A side-by-side comparison of the three resume formats freshers can use, with templates, examples, and a clear recommendation.
Choosing the right resume format is the single biggest decision a fresher makes before applying to their first job. The format determines what recruiters notice in the first six seconds — and whether your application even survives the applicant tracking system (ATS). This guide compares every format used in 2026, shows you which one fits your situation, and gives you copy-paste examples you can adapt today.

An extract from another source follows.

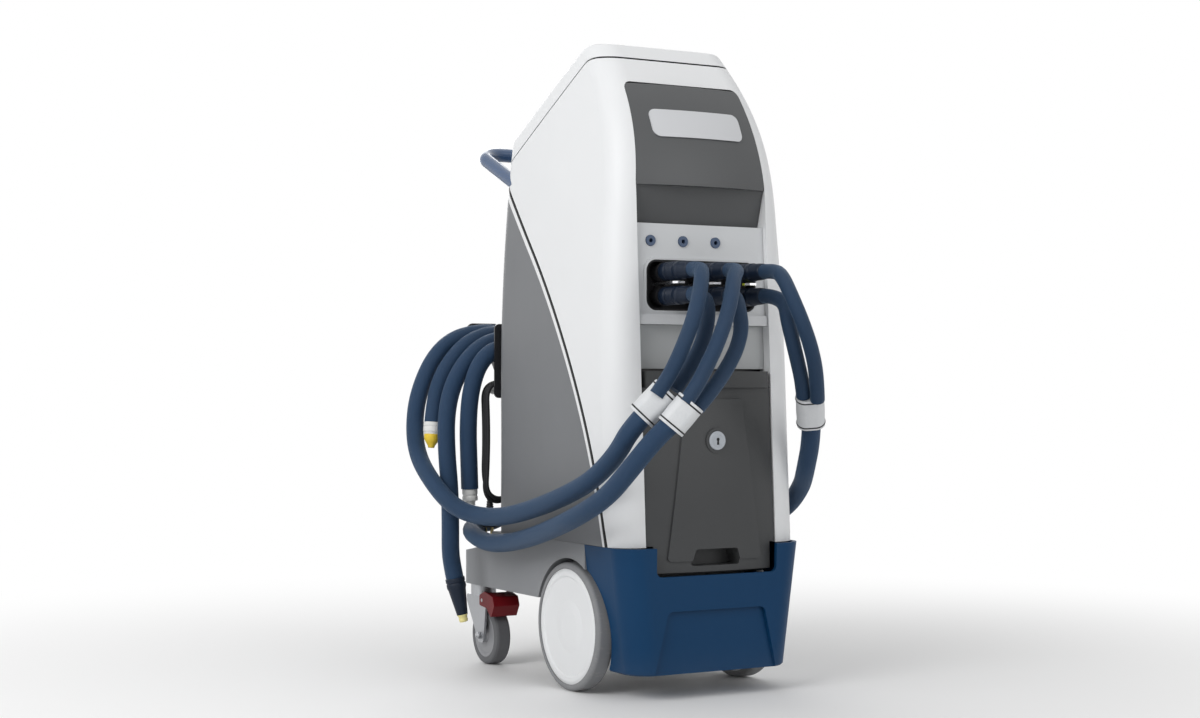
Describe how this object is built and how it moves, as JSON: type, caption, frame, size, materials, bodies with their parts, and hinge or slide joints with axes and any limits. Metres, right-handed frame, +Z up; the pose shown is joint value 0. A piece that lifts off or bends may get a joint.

Recruiters spend an average of 6–8 seconds on a resume before deciding to keep reading. Before a human ever sees it, an ATS parses the file looking for headings like “Experience”, “Education”, and “Skills”. A pretty design with hidden text boxes or unusual section labels can be silently rejected. Format — the order and structure of sections — is what makes both bots and humans say yes.
Lists your most recent education or experience first and works backward. It is the format recruiters expect by default.
Groups bullet points by skill (e.g., “Communication”, “Data Analysis”) and pushes dates to the bottom. Designed to mask employment gaps.
Opens with a strong skills summary, then includes a brief reverse-chronological history. Best for freshers with internships, freelance projects, or strong academics.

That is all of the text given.